Testing should validate more than transaction processing. It should confirm approval routing, exception handling, reporting outputs, role security, integration timing, and period-end procedures. Cutover planning should include mock migrations, reconciliation signoff, support staffing, and contingency decisions. If the organization cannot close a mock period in the new environment, it is not ready for production.
Executive sponsors should also monitor post-go-live stabilization metrics. These include invoice backlog, payment exception rates, close duration, user support volume, and report adoption. Modernization is only complete when the enterprise can operate predictably in the new model without reverting to legacy controls.

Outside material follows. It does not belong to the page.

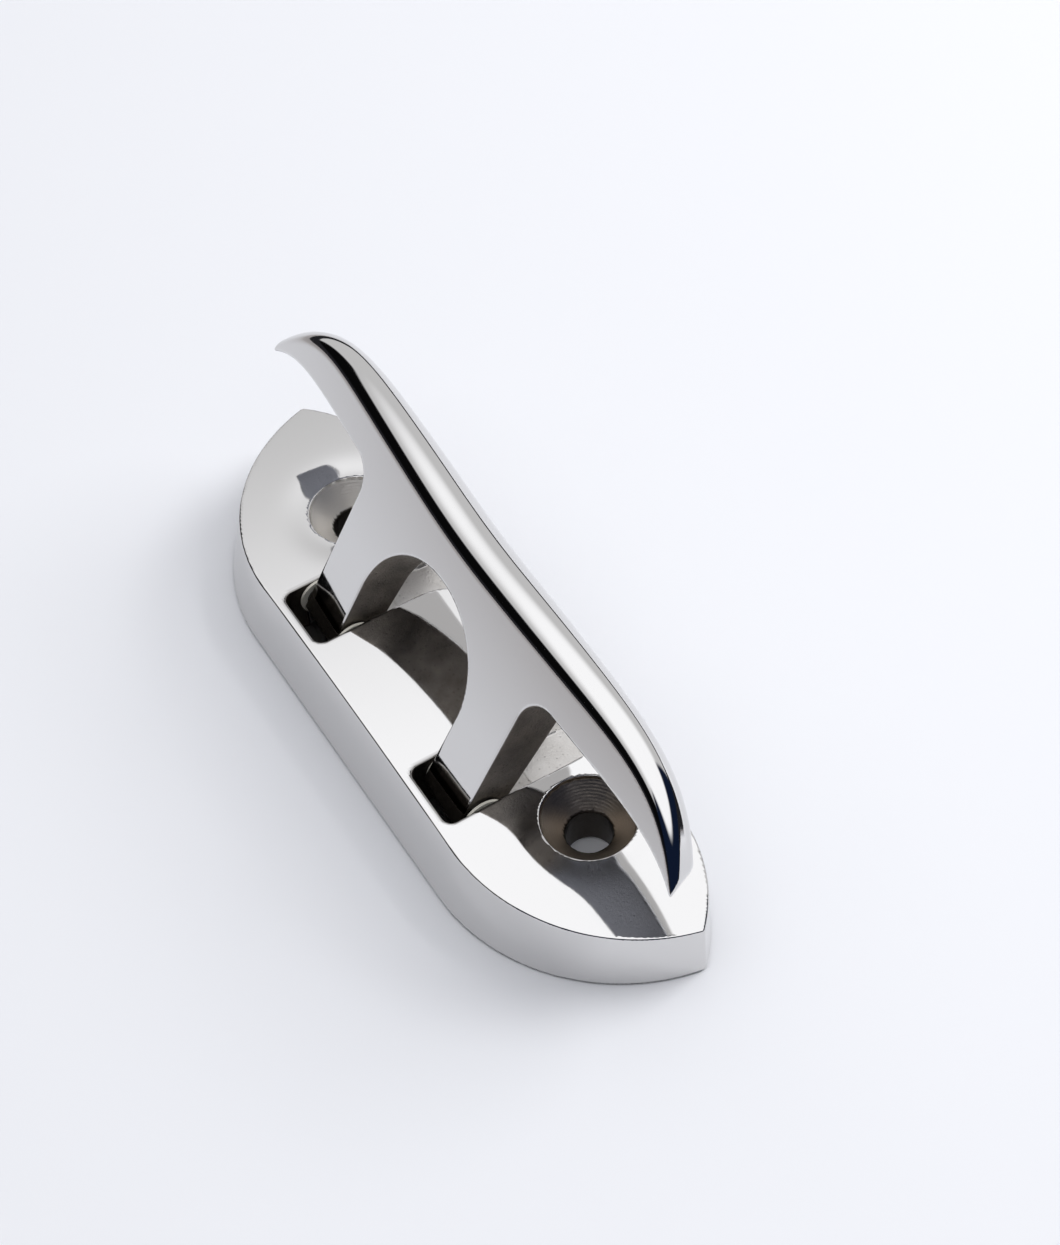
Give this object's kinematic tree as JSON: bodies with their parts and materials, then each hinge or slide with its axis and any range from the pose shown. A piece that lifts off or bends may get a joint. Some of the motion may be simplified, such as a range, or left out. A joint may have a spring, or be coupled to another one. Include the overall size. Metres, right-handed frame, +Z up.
{
  "type": "folding mooring cleat",
  "caption": "Low spindle-shaped base with a two-legged horn that stands up to take a mooring line and folds down beside the base when not in use.",
  "frame": {"origin": "on the flat underside, half way between the two screw holes", "axes": "+X along the cleat from tip to tip, +Y towards the side that the horn folds down to, +Z up out of the deck"},
  "size_m": [0.1146, 0.0331, 0.0364],
  "materials": {
    "polished_base": "cast 316 stainless steel, mirror polished outside, left as cast in the slots",
    "polished_horn": "cast 316 stainless steel, mirror polished outside, left as cast inside the arch and between the legs",
    "ground_pin": "ground stainless steel pin",
    "nylon": "natural nylon washer",
    "keeper_plate": "stamped stainless steel plate",
    "screw_steel": "stainless steel machine screw"
  },
  "bodies": {
    "deck_base": {"base": "polished_base", "hinge_pin_a": "ground_pin", "thrust_washer_a_inner": "nylon", "thrust_washer_a_outer": "nylon", "pin_keeper_a": "keeper_plate", "keeper_screw_a_1": "screw_steel", "keeper_screw_a_2": "screw_steel", "hinge_pin_b": "ground_pin", "thrust_washer_b_inner": "nylon", "thrust_washer_b_outer": "nylon", "pin_keeper_b": "keeper_plate", "keeper_screw_b_1": "screw_steel", "keeper_screw_b_2": "screw_steel"},
    "folding_horn": {"horn": "polished_horn"}
  },
  "joints": [
    {"name": "horn_fold", "type": "hinge", "parent": "deck_base", "child": "folding_horn", "pos_m": [0, -0.0114, 0.0078], "axis": [-1, 0, 0], "range_deg": [0, 60]}
  ]
}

Executive recommendations for enterprises planning modernization
First, define the business case around control, scalability, reporting speed, and workflow efficiency rather than software obsolescence alone. Second, appoint empowered process owners who can make cross-functional decisions. Third, resist the urge to replicate every legacy exception in the new ERP. Fourth, invest early in data cleanup and reporting design. Fifth, treat training and adoption as a core workstream with measurable outcomes.
For CIOs and transformation leaders, the priority is architectural discipline. Keep the integration landscape manageable, align identity and access controls early, and avoid unnecessary customization that will complicate future releases. For CFOs and COOs, the priority is process integrity. Standardized workflows, reliable master data, and clear approval governance will produce more long-term value than a rushed go-live.
Enterprises outgrowing entry-level financial systems have a narrow window to modernize before operational friction becomes structural. A well-governed SaaS ERP implementation can turn fragmented finance operations into a scalable enterprise platform. The organizations that succeed are the ones that treat modernization as a disciplined transformation program, not just a cloud software purchase.